2011 West Bengal Legislative Assembly election: Bardhaman Dakshin
| Party |  | Candidate | Votes | % | ±% |
|---|---|---|---|---|---|
|  | AITC | Rabi Ranjan Chattopadhyay | 107,520 | 57.70 |  |
|  | CPI(M) | Nirupam Sen | 70,604 | 37.89 |  |
|  | BJP | Sandip Nandi | 5,621 | 3.02 |  |
|  | BSP | Mohammad Harun | 2,593 | 1.39 |  |
| Majority |  |  | 36,916 | 19.81 |  |
| Turnout |  |  | 1,86,338 | 86.47 |  |
|  | AITC gain from CPI(M) |  | Swing |  |  |

=== 2006 ===
Nirupam Sen of CPI (M) won the Bardhaman Dakshin assembly seat in 2006 and 2001 state assembly elections defeating his nearest rivals Samir Kumar Roy and Paresh Chandra Sarkar (both of Trinamool Congress) in the respective years. Contests in most years were multi cornered but only winners and runners are being mentioned. In 1996 and 1991, Shyamaprosad Bose of CPI (M) defeated Sadhan Kumar Ghosh and Shyamadas Banerjee (both of Congress) in respective years. In 1987, Nirupam Sen of CPI (M) defeated Pradip Bhattacharya of Congress. In 1982 and 1977, Kaustav Roy of CPI (M) defeated Shyamadas Banerjee and Pradip Bhattacharya (both of Congress) in the respective years. Pradip Bhattacharya of Congress won the seat in 1972. Benoy Choudhury of CPI (M) won the seat in 1971 and 1969. S.B.Chowdhury of Congress won the seat in 1967. However, both in 1982 and 1987, the preferred choice of candidate was Sujit Chandra Das of the Indian National Congress. Some unconfirmed sources suggest that in order to avoid infighting within the party & also due to some differences with the then State Pradesh Congress leadership, he opted not to contest the elections.

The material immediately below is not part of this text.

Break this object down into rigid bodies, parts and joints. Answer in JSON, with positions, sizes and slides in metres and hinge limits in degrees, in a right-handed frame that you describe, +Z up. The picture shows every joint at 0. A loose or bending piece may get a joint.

It is, however, believed that the Congress would not have lost the seat in 1987 had the Congress nominated Sujit Chandra Das instead of Pradip Bhattacharya & Shyamadas Banerjee. Such was the reputation, popularity & charisma of Sujit Das that even various prominent CPI(M) politburo members like Benoy Chowdhury & the then ministers in the Left front cabinet Nirupam Sen & Nisith Adhikary had in one interview acknowledged that it would have been difficult for the CPI(M) to retain the Burdwan South seat both in 1982 & 1987 if Sujit Das had contested the elections on a Congress ticket. He was one of the very few congress leaders to be admired by the CPI(M), at large. Ministers like Nisith Adhikary used to stay in his house. He was much loved across political boundaries.

Due to internal factionalism and on account of some personal reasons, Sujit Das, then an employee of Burdwan University had opted to stay out of the electoral race mostly due to a fallout with Priya Ranjan Das Munshi, else various sources [though unconfirmed] revealed he would have had defeated Nirupam Sen in 1987 as well as in 1982. Senior Congress leaders from the district like Manteswar MLA Tuhin Samanta, MLA from Faridpur Ajit Bandhopadyay, MLA Jamalpur Puranjoy Pramanick, Nurul Islam, Galsi MLA Ashwini Roy, had in a petition to the congress high command proposed his name for the 1977 Assembly Elections during the strong anti incumbency of the WB Congress party. He was the sole architect who arranged for funds and had orchestrated the entire win for Pradip Bhattacharya in 1972. Pradip Bhattacharya, also a prominent youth leader in the early 1970s, became the Labour Minister in the Siddhartha Shankar Ray led ministry. It is he [Sujit Das] who had proposed the name of Shyamadas Banerjee as a Congress candidate in 1982. Mostly a trouble shooter for the party during crisis, Sujit Das, an avid sportsperson and district cricket team captain was a very prominent Chattra Parishad student leader and hailed from one of the reputed and wealthiest families in Burdwan. His popularity in town had no political boundaries. Leaders, members and workers from across parties admired his personality, helpful nature and honesty. He was even offered to contest in a Congress ticket from Galsi Assembly seat, which he eventually refused. One of his brothers had served as the Chairman of Burdwan Municipality. Many of his family members had served as Councillors of Burdwan Municipality.

=== 1962 ===
Radharani Mahtab of Congress won the Bardhaman seat in 1962. Benoy Choudhuri representing CPI won the seat in 1957 and 1951.